Unpaired Image Deraining Using Reward-Guided Self-Reinforcement Strategy
Abstract
Unsupervised deraining has attracted increasing attention due to its flexible data requirements during model training. Lacking paired supervision makes it challenging for the network to achieve a compact optimization space within complex and diversity rain degradation data. Additionally, some high-quality deraining results produced during the network’s training process are overlooked, despite their potential to constrain the optimization space. To overcome them, we introduce a Reward-Guided Self-reinforcement Unsupervised Image Deraining framework, RGSUD. Our RGSUD consists of two stages: rewards recycling and self-reinforcement (SR) strategy training. For the former, we propose a Vision Language Model (VLM) based dynamic reward recycling mechanism to select the optimal deraining results from outputs during model training.
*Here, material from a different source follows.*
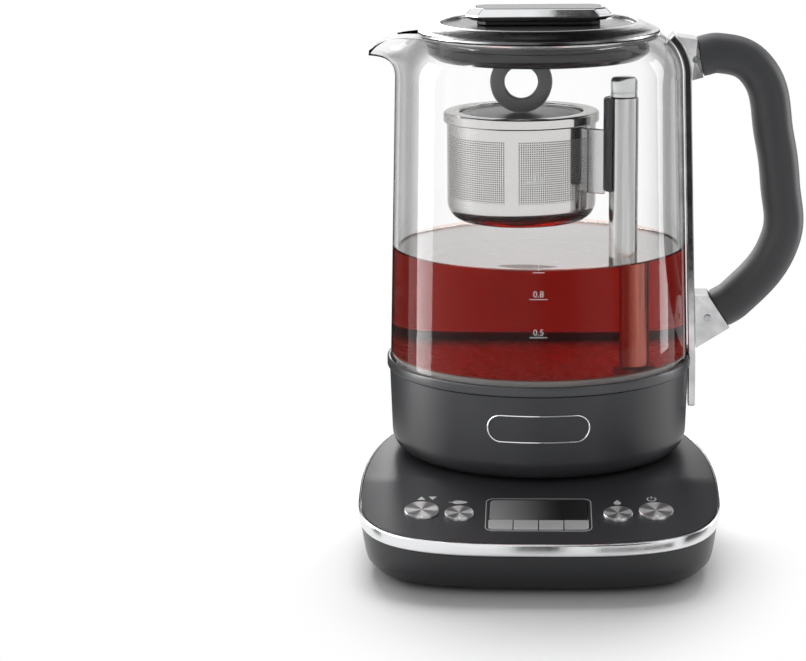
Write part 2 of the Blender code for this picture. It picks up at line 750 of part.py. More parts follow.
def make_lower_shell(parent, angles):
    """Lower shell: an open bowl under the band, with feet pockets, board posts and a cord hole."""
    rings = [base_ring(SHELL_TOP_OUTSET, BAND_HEIGHT + CLEARANCE, angles)]
    levels = (
        (SHELL_WAIST_INSET, SHELL_WAIST_HEIGHT),
        (SHELL_HIP_INSET, SHELL_HIP_HEIGHT),
        (SHELL_TOE_INSET, SHELL_TOE_HEIGHT),
        (SHELL_FLOOR_INSET, SHELL_UNDERSIDE),
    )
    for inset, height in levels:
        rings.append([(x, y, height) for x, y in base_outline(-inset, angles)])
    shell = loft("base_lower_shell", rings, graphite(), parent, capped=False)
    shape = bmesh.new()
    shape.from_mesh(shell.data)
    shape.verts.ensure_lookup_table()
    shape.faces.new(shape.verts[-len(angles):])
    bmesh.ops.recalc_face_normals(shape, faces=shape.faces)
    shape.to_mesh(shell.data)
    shape.free()
    wall = shell.modifiers.new("wall", "SOLIDIFY")
    wall.thickness = SHELL_WALL
    wall.offset = -1.0
    wall.use_even_offset = True

    for name, x, y in foot_places():
        pocket = rod(name + "_pocket", FOOT_RADIUS + CLEARANCE, -OVERRUN, SHELL_UNDERSIDE + FOOT_POCKET_DEPTH,
                     None, parent, (x, y, 0.0), MIDDLE_STEPS)
        combine(shell, pocket)
    for side in (-1, 1):
        where = (side * BOSS_SPREAD, BOSS_SETBACK, 0.0)
        combine(shell, rod(f"shell_screw_hole_{side}", SCREW_SHANK_RADIUS + CLEARANCE, -OVERRUN,
                           SHELL_FLOOR + OVERRUN, None, parent, where))
        combine(shell, rod(f"shell_screw_recess_{side}", SCREW_HEAD_RADIUS + CLEARANCE, -OVERRUN,
                           SHELL_UNDERSIDE + SHELL_WALL / 2, None, parent, where))
    for index, (x, y) in enumerate(standoff_places()):
        post = rod(f"board_standoff_{index}", STANDOFF_RADIUS, SHELL_FLOOR - SHELL_WALL / 2,
                   SHELL_FLOOR + STANDOFF_HEIGHT, None, parent, (x, y, 0.0))
        combine(shell, post, "UNION")
    cord_hole = rod("cord_hole", GLAND_RADIUS + CLEARANCE, -GLAND_REACH, GLAND_REACH, None, parent,
                    (0.0, gland_seat(), GLAND_HEIGHT))
    cord_hole.rotation_euler.x = math.radians(90)
    combine(shell, cord_hole)
    return shell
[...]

In this way, we can robustly collect high-quality deraining results. For the latter, reward-driven optimization is adopted to construct the connection between the rewards and current deraining result, which constrains the optimization space of RGSUD. Thus, the network can learn deraining knowledge within a more compact optimization space, further enhancing deraining performance. The proposed SR strategy achieves over 1 dB improvement on Rain100L and real-world dataset RealRain1K-L, compared to the baseline. Extensive experiments on multiple datasets demonstrate that our proposed framework performs favorably over state-of-the-art unsupervised deraining methods.